On Satuday, nine K-9 units showed up at Fair Park in Canfield to honor the late K-9 Thor and to dedicate Canfield K-9 Memorial Grove, a section at Fair Park that is set aside to honor Canfield's K-9s.

The motion establishing the memorial grove was approved by Canfield City Council at the May 16 meeting. Along with that motion was the planting of a tree in honor of Thor.

The ceremony helped wrap up a month of remembering fallen officers. May 15 had been set aside back in 1962 by President John F. Kennedy as a day to remember fallen officers across the nation.

Article Photos

In a touching moment, Officer Chad DeBarr spreads the ashes of his former partner Thor, who was laid to rest two months ago. A tree and plaque were placed in the section of Fair Park that is not known as Canfield K-9 Memorial Grove. Officer DeBarr is accompanied by his new partner Rocky.

"It's not what they do, but who they are," said Mayor Richard Duffett.

He said they are the ones willing to put their lives on the line and run towards trouble. He said there are presently 900,000 police officers in the United States, and roughly 151 lose their life in the line of duty each year.
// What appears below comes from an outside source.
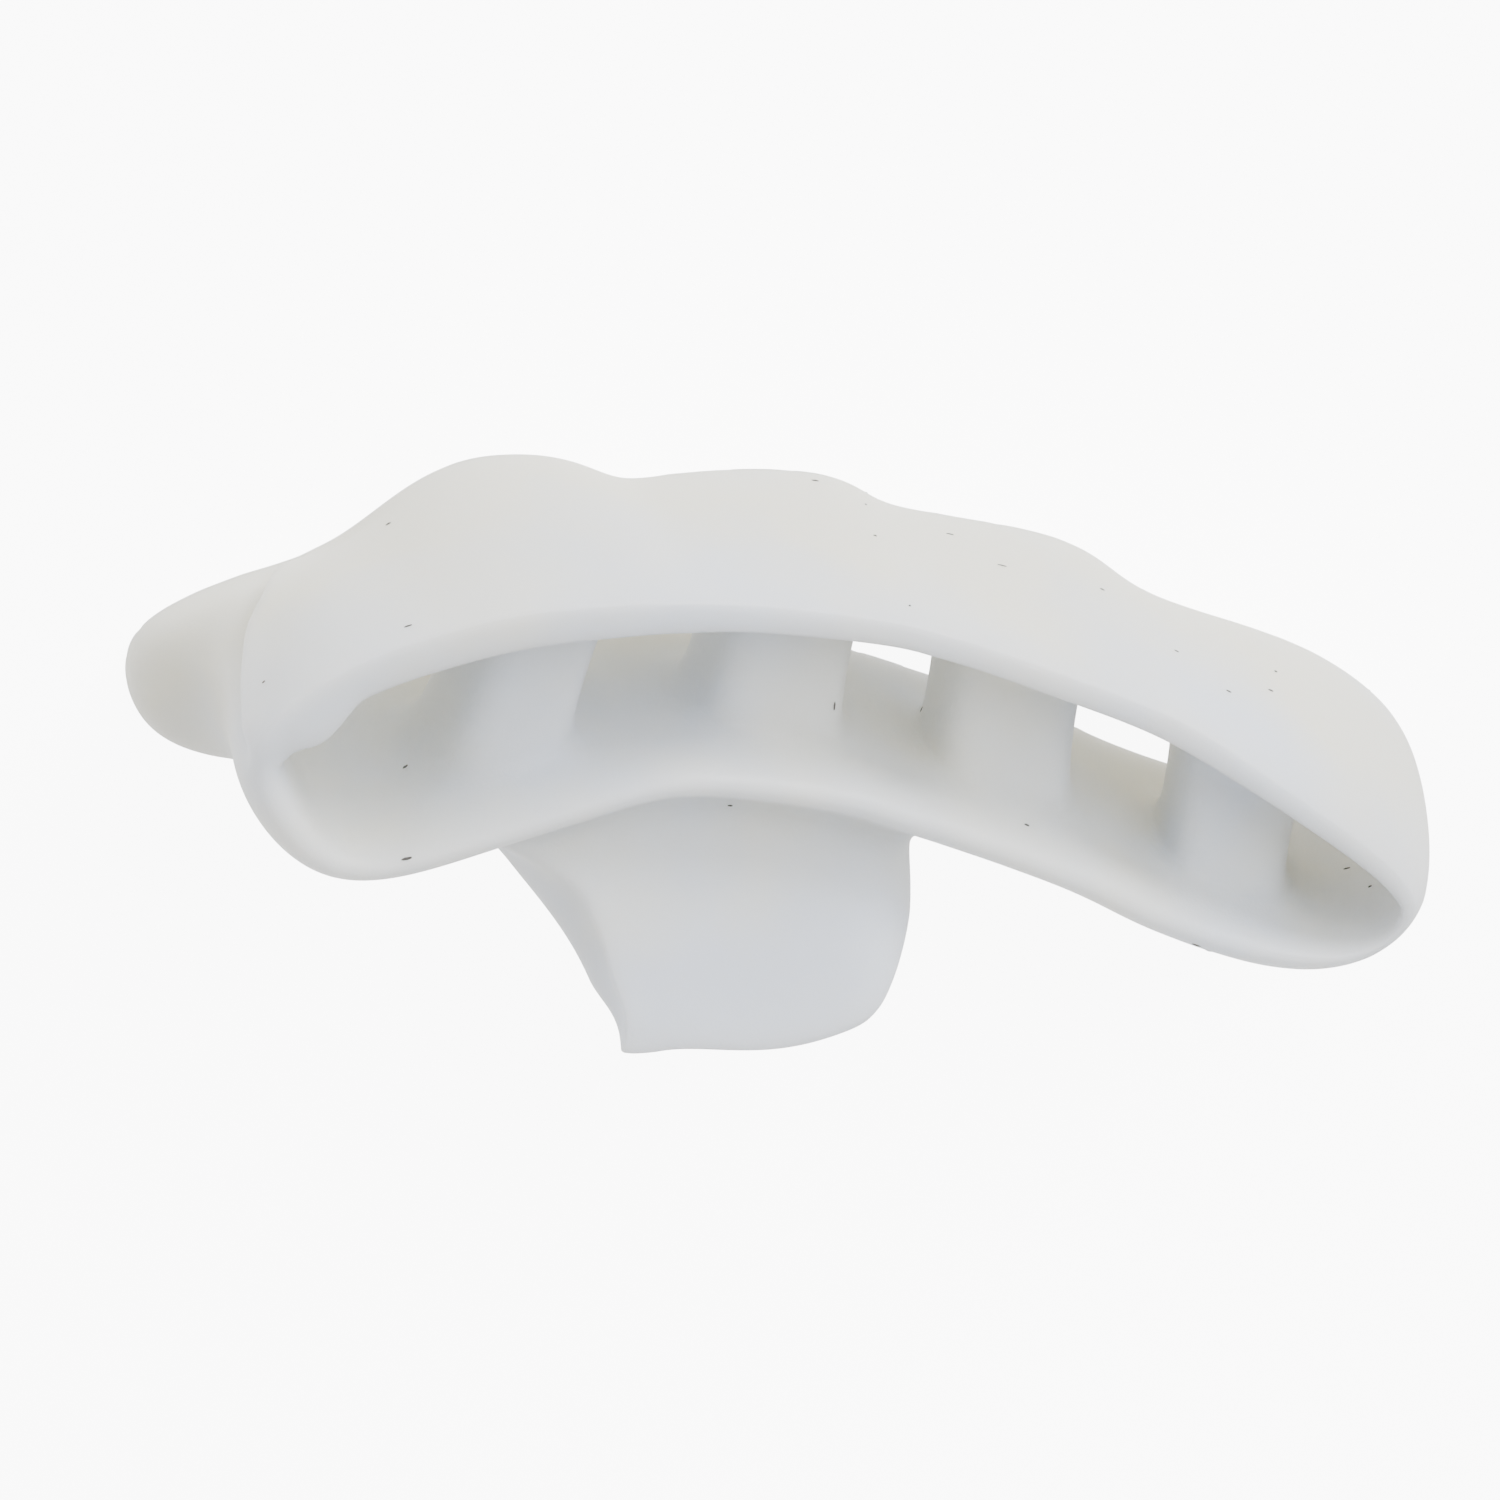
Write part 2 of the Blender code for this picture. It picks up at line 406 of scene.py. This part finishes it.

After the presentation of a proclamation declaring May 15 as Peace Officers Memorial Day in Canfield, Police Chief Chuck Colucci said, "In the 22 years I have been here, that was special."

The May 26 ceremony at Fair Park extended those honors for the K-9 officers, who also wear the badge and protect the citizens. It was a time to remember K-9 Thor, who was laid to rest over a month ago. Handler/partner Chad DeBarr spread Thor's ashes over the tree planting in his honor at the new Canfield K-9 Memorial Grove at the park. Thor will join the memory of K-9 Zack, who was honored with a tree in 2010.

Canfield's first K-9 was Arno who served from 1996 to 2004. Zach served from 2004 to 2010, and Thor took over from 2010 to 2017. This year, DeBarr is working with his new partner Rocky, who attended the ceremony along with K-9 units from Springfield, Boardman, Beaver, Youngstown, East Palestine, Mahoning County, Poland, and St. Clair.

While there were some tender moments during the ceremony, there were some tales that brought smiles to many. Chief Colucci told the story of how Thor came to be named. He said DeBarr went to train with a K-9 named Chewie, but he didn't like the name. The two (human and dog) eventually became close partners and DeBarr made sure that Chewie's name was changed to Thor.

After the service, those in attendance were able to visit the trees and plaques for Thor and Zach.